PROBLEM TO SOLVE: A precise retyping is required of every line from the one containing "# Wire step under each side of the pod" down to the one containing "in imported if", both included, and of no other line.

SUPPLIED DATA:
───
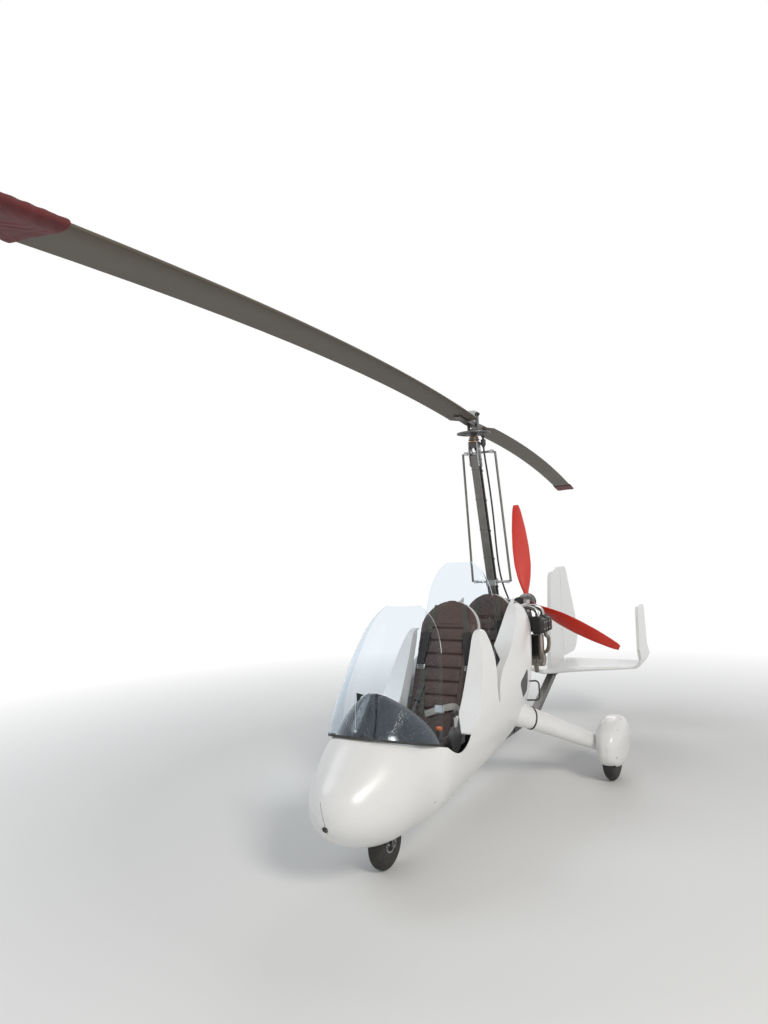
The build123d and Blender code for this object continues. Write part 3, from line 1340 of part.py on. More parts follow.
# Rudder pedals on a cross tube over the wheel well
PEDAL_Y = -1652.0
PEDAL_Z = 400.0
with BuildPart() as rudder_pedals:
    with Locations(Location((0, PEDAL_Y, PEDAL_Z), (0, 90, 0))):
        Cylinder(9, 440)
    for x in (-84, 84):
        with Locations((x, PEDAL_Y, (PEDAL_Z + WELL[3]) / 2)):
            Box(10, 30, PEDAL_Z - WELL[3])
    for x in (-160, 160):
        with Locations(Location((x, PEDAL_Y - 14, PEDAL_Z + 50), (16, 0, 0))):
            Box(70, 8, 110)
with BuildPart() as steering_assembly:
    add(steering_head.part)
    add(rudder_pedals.part)
save(steering_assembly, "steering_assembly")

# Wire step under each side of the pod
STEP_R = 6.0
STEP_OUT = 396.0
STEP_Y = 70.0
STEP_TOP = 776.0
STEP_FOOT = 634.0
STEP_BEND = 28.0
with BuildPart() as boarding_steps:
    with BuildLine() as step_line:
        FilletPolyline((STEP_OUT - 96, STEP_Y, STEP_TOP - 12), (STEP_OUT, STEP_Y, STEP_TOP),
                       (STEP_OUT, STEP_Y, STEP_FOOT), (STEP_OUT - 96, STEP_Y, STEP_FOOT - 8), radius=STEP_BEND)
    with BuildSketch(Plane(origin=step_line.line @ 0, z_dir=step_line.line % 0)):
        Circle(STEP_R)
    sweep(path=step_line.line)
    mirror(about=Plane.YZ)
    add(pod_outer.part, mode=Mode.SUBTRACT)
save(boarding_steps, "boarding_steps")

print("nodes", len(os.listdir("parts")))
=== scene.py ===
# %% [markdown]
# # A two-seat tandem gyrocopter
# The CAD model gives every rigid part its place and size. This script loads it as a fixed frame, gives each part
# the finish of the real material, and adds what a CAD solid leaves out: sewn seats, belts, hoses, bolts, tread.
# Everything is in metres. The nose points towards -Y, the port side is +X and the ground is at Z = 0.

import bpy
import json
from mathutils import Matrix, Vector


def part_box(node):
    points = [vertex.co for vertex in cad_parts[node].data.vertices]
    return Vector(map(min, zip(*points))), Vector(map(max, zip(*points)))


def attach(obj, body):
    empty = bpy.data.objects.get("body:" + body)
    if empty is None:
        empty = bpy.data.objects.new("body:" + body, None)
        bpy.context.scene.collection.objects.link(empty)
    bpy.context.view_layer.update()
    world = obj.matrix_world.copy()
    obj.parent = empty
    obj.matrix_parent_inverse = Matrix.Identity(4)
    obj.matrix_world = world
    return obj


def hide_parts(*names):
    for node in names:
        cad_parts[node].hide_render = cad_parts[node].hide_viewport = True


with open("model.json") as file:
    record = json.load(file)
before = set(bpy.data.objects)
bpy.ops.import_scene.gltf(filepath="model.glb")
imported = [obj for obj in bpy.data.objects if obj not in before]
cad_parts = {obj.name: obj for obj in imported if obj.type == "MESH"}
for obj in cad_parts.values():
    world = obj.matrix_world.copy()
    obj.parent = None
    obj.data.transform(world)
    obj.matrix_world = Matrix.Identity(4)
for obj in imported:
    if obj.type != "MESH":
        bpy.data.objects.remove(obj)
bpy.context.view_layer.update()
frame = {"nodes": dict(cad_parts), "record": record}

import itertools
import json
import math

import bmesh
import bpy
from mathutils import Matrix, Vector
from mathutils.bvhtree import BVHTree

NODES = frame["nodes"]
scene = bpy.context.scene

# %% [markdown]
# ## Camera
# The photograph is a hand-held wide shot from a little over head height, standing off the port bow, with the
# camera turned a little about its own axis. A camera's three axes make the columns of its rotation matrix, so
# the heading, pitch and roll that were measured are turned into those axes instead of into Euler angles.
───
RESPONSE:
# Wire step under each side of the pod
STEP_R = 6.0
STEP_OUT = 396.0
STEP_Y = 70.0
STEP_TOP = 776.0
STEP_FOOT = 634.0
STEP_BEND = 28.0
with BuildPart() as boarding_steps:
    with BuildLine() as step_line:
        FilletPolyline((STEP_OUT - 96, STEP_Y, STEP_TOP - 12), (STEP_OUT, STEP_Y, STEP_TOP),
                       (STEP_OUT, STEP_Y, STEP_FOOT), (STEP_OUT - 96, STEP_Y, STEP_FOOT - 8), radius=STEP_BEND)
    with BuildSketch(Plane(origin=step_line.line @ 0, z_dir=step_line.line % 0)):
        Circle(STEP_R)
    sweep(path=step_line.line)
    mirror(about=Plane.YZ)
    add(pod_outer.part, mode=Mode.SUBTRACT)
save(boarding_steps, "boarding_steps")

print("nodes", len(os.listdir("parts")))
=== scene.py ===
# %% [markdown]
# # A two-seat tandem gyrocopter
# The CAD model gives every rigid part its place and size. This script loads it as a fixed frame, gives each part
# the finish of the real material, and adds what a CAD solid leaves out: sewn seats, belts, hoses, bolts, tread.
# Everything is in metres. The nose points towards -Y, the port side is +X and the ground is at Z = 0.

import bpy
import json
from mathutils import Matrix, Vector


def part_box(node):
    points = [vertex.co for vertex in cad_parts[node].data.vertices]
    return Vector(map(min, zip(*points))), Vector(map(max, zip(*points)))


def attach(obj, body):
    empty = bpy.data.objects.get("body:" + body)
    if empty is None:
        empty = bpy.data.objects.new("body:" + body, None)
        bpy.context.scene.collection.objects.link(empty)
    bpy.context.view_layer.update()
    world = obj.matrix_world.copy()
    obj.parent = empty
    obj.matrix_parent_inverse = Matrix.Identity(4)
    obj.matrix_world = world
    return obj


def hide_parts(*names):
    for node in names:
        cad_parts[node].hide_render = cad_parts[node].hide_viewport = True


with open("model.json") as file:
    record = json.load(file)
before = set(bpy.data.objects)
bpy.ops.import_scene.gltf(filepath="model.glb")
imported = [obj for obj in bpy.data.objects if obj not in before]
cad_parts = {obj.name: obj for obj in imported if obj.type == "MESH"}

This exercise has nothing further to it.